WHAT NEEDS TO BE DONE>
Nothing may be dropped or altered: reproduce all the data.

☆ ☆ ☆ ☆ ☆ ☆ ☆

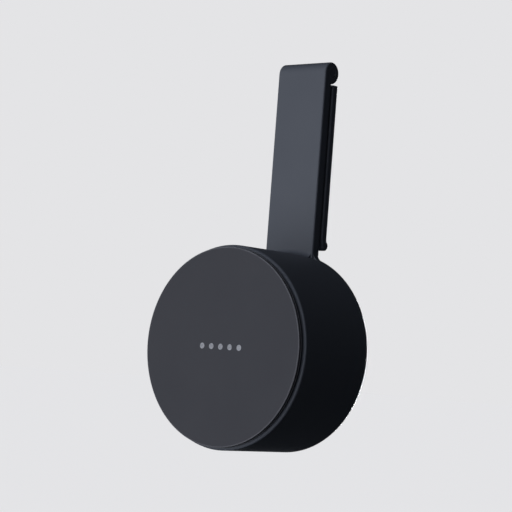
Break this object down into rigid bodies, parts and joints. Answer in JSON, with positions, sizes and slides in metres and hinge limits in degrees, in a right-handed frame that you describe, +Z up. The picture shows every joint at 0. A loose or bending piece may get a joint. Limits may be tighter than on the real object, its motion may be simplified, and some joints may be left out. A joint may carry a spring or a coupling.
{
  "type": "bag clip",
  "caption": "Spring-loaded bag clip: two flat leaves hinged under a round hood, with a round measuring scoop on the end of the front leaf.",
  "frame": {"origin": "centre of the bag slot at its closed top end, where the edge of the bag stops", "axes": "+X to the right seen from the scoop's side, +Y through the bag from the scoop's side to the rear leaf, +Z up along the leaves towards the hinge"},
  "size_m": [0.09, 0.0534, 0.178],
  "materials": {
    "shell": "fine satin texture on dark slate plastic",
    "liner": "smooth food-safe plastic, dark grey",
    "cap": "flat fine-textured plastic, graphite",
    "screws": "zinc-plated steel",
    "pad_plates": "plain moulded plastic, near black",
    "pads": "ribbed silicone, mid grey",
    "pin": "ground stainless steel",
    "spring": "drawn stainless spring wire",
    "sleeve": "natural acetal"
  },
  "bodies": {
    "scoop": {"cup_shell": "shell", "cup_liner": "liner", "base_cap": "cap", "liner_screws": "screws", "front_pad_plate": "pad_plates", "front_plate_screws": "screws", "front_grip_pad": "pads", "hinge_pin": "pin", "pin_plugs": "shell", "torsion_spring": "spring", "spring_sleeve": "sleeve"},
    "clamp_leaf": {"rear_leaf": "shell", "rear_pad_plate": "pad_plates", "rear_plate_screws": "screws", "rear_grip_pad": "pads"}
  },
  "joints": [
    {"name": "clamp_hinge", "type": "hinge", "parent": "scoop", "child": "clamp_leaf", "pos_m": [0, -0.0006, 0.0032], "axis": [1, 0, 0], "range_deg": [0, 30], "stiffness_Nm_per_rad": 0.077, "springref_deg": -91.67, "deforming": ["torsion_spring"]}
  ]
}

☆ ☆ ☆ ☆ ☆ ☆ ☆

CORRECT RESULT>
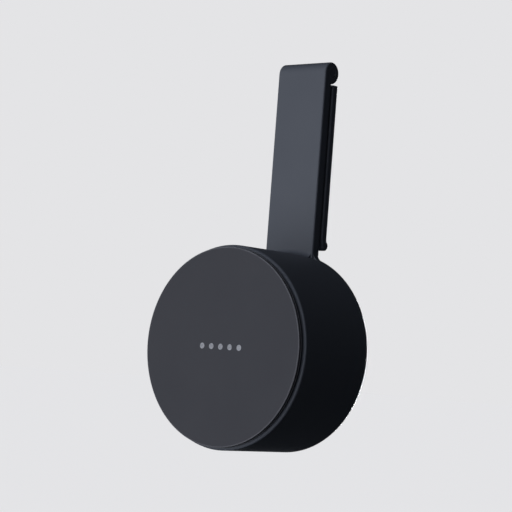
Break this object down into rigid bodies, parts and joints. Answer in JSON, with positions, sizes and slides in metres and hinge limits in degrees, in a right-handed frame that you describe, +Z up. The picture shows every joint at 0. A loose or bending piece may get a joint. Limits may be tighter than on the real object, its motion may be simplified, and some joints may be left out. A joint may carry a spring or a coupling.
{
  "type": "bag clip",
  "caption": "Spring-loaded bag clip: two flat leaves hinged under a round hood, with a round measuring scoop on the end of the front leaf.",
  "frame": {"origin": "centre of the bag slot at its closed top end, where the edge of the bag stops", "axes": "+X to the right seen from the scoop's side, +Y through the bag from the scoop's side to the rear leaf, +Z up along the leaves towards the hinge"},
  "size_m": [0.09, 0.0534, 0.178],
  "materials": {
    "shell": "fine satin texture on dark slate plastic",
    "liner": "smooth food-safe plastic, dark grey",
    "cap": "flat fine-textured plastic, graphite",
    "screws": "zinc-plated steel",
    "pad_plates": "plain moulded plastic, near black",
    "pads": "ribbed silicone, mid grey",
    "pin": "ground stainless steel",
    "spring": "drawn stainless spring wire",
    "sleeve": "natural acetal"
  },
  "bodies": {
    "scoop": {"cup_shell": "shell", "cup_liner": "liner", "base_cap": "cap", "liner_screws": "screws", "front_pad_plate": "pad_plates", "front_plate_screws": "screws", "front_grip_pad": "pads", "hinge_pin": "pin", "pin_plugs": "shell", "torsion_spring": "spring", "spring_sleeve": "sleeve"},
    "clamp_leaf": {"rear_leaf": "shell", "rear_pad_plate": "pad_plates", "rear_plate_screws": "screws", "rear_grip_pad": "pads"}
  },
  "joints": [
    {"name": "clamp_hinge", "type": "hinge", "parent": "scoop", "child": "clamp_leaf", "pos_m": [0, -0.0006, 0.0032], "axis": [1, 0, 0], "range_deg": [0, 30], "stiffness_Nm_per_rad": 0.077, "springref_deg": -91.67, "deforming": ["torsion_spring"]}
  ]
}